Shellie and Scott Pontius are one of five households currently permitted by the city to keep backyard chickens.
Each morning, Scott and Shellie Pontius step into their back yard and hear a sound not often heard in the suburbs of Port Orange — The soft clucking of chickens.
Shellie opens the small barn doors to the coop, and five hens rush to the door to greet their caregiver. She checks their food and water levels, and she cleans the coop's bedding, if needed, as the chickens peck at the herbs surrounding the coop. Each morning she finds gifts — brown or light blue eggs.
"We're spoiled now," Scott said.
The couple became interested in owning chickens when their daughter, Heather, who lives in Indianapolis, adopted a few of her own. She uses her chickens eggs for her baking business.
Scott and Shellie have lived in Port Orange for about 20 years, and when City Council approved a two-year Temporary Urban Chicken Pilot Program, they were thrilled to get chickens of their own.
"I was gung-ho, and ready to do it," Shellie said.
In February 2017, City Council approved the program to allow up to 30 households in the city to keep up to five hens. City planning manager Penelope Cruz said five permits have been issued since the start of the program.
The program's expiration date was set for January 2019, unless City Council chose to extend it for another two years or adopt a permanent ordinance. If it chose to end the program, permit holders would have received notices to remove their chickens by the end of January.
Scott and other permit holders attended the City Council meeting on Oct. 2, when council members discussed ending or extending the program, to make a case for keeping it.
"It was a $3,000 investment for us, but more than that, the kids in the area love it," Scott said. " I haven't met a kid that doesn't like spending time with the chickens."
City Council then directed staff to bring back an ordinance to make the urban chicken regulation permanent, and it is anticipated to be a permanent program in January.
The ordinance requires the property to be an owner-occupied, single family residence. Owners also need a 6-foot tall opaque fence to screen the chicken coop, and setbacks for the coop are similar to current shed setbacks.
The Pontius coop is located in back corner of their yard. Scott installed 6-foot tall wood fence around the coop, complete with barn doors for easy access. The roof of the fenced area has a mesh to protect the chickens from predatory birds, such as hawks.
Gravel and stones surround the coop, and herbs, flowers, garden trinkets and soft lights adorn it. A small table with two chairs are near the entrance for Shellie, Scott and visitors to sit, enjoy some wine and watch the chickens.
"If you can't find Shellie, she's probably sitting in the coop," Scott said.
Prior to receiving permit approval, chicken owners also were required to complete a class on keeping chickens through the University of Florida Agricultural Extension Service or through a similar organization. Shellie and Scott attended spent a couple hours at a class in Kissimmee.

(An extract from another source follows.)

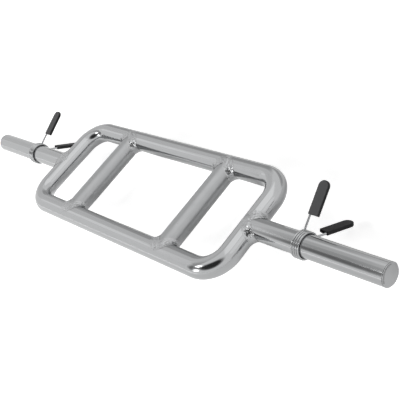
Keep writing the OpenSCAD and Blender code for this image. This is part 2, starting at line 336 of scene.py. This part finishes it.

After they followed the necessary steps, Shellie did some research on the types of chickens she wanted and visited a farm in Deltona, where she and her young neighbor, Joie, hand-picked their chickens. Joie visits the coop frequently and is the chickens' caregiver when Scott and Shellie leave town.
Though small at first, the chickens grew into vibrant adults.
Pippi, an Easter Egger, has orange feathers and is the only one that lays light blue eggs. Gertie Grace is a Golden Wyondette with feathers that look like black lace; Rocky is a Rhode Island Red, named for its maroon feathers; and Miranda is a Cuckoo Maran with black feathers. The youngest chicken, Snoop Chicken, is a Frizzle. She is much smaller than the others and has curled and disheveled feathers.
To Shellie and Scott, caring for the chickens are a hobby that keeps giving. Each chicken lays an egg each day, even without the presence of a rooster. They said people are concerned about noise or cleanliness, but city staff said few complaints were filed over the last two years.
One complaint was emailed to city staff regarding sanitary conditions. Code enforcement inspected the property and found the chicken coop was clean and compliant with city regulations. Animal Control also received a noise complaint, but the property also was compliant with the program's requirements.
It also is inexpensive to care for them, Shellie said. In addition to eating chicken feed, chickens eat anything. Mexican food is among the Pontius chickens' favorite meals.
Keeping chickens is something Scott and Shellie would recommend to those interested, and they hope others will pursue permits once the ordinance becomes permanent.
"We're 100% buying into the program," Shellie said.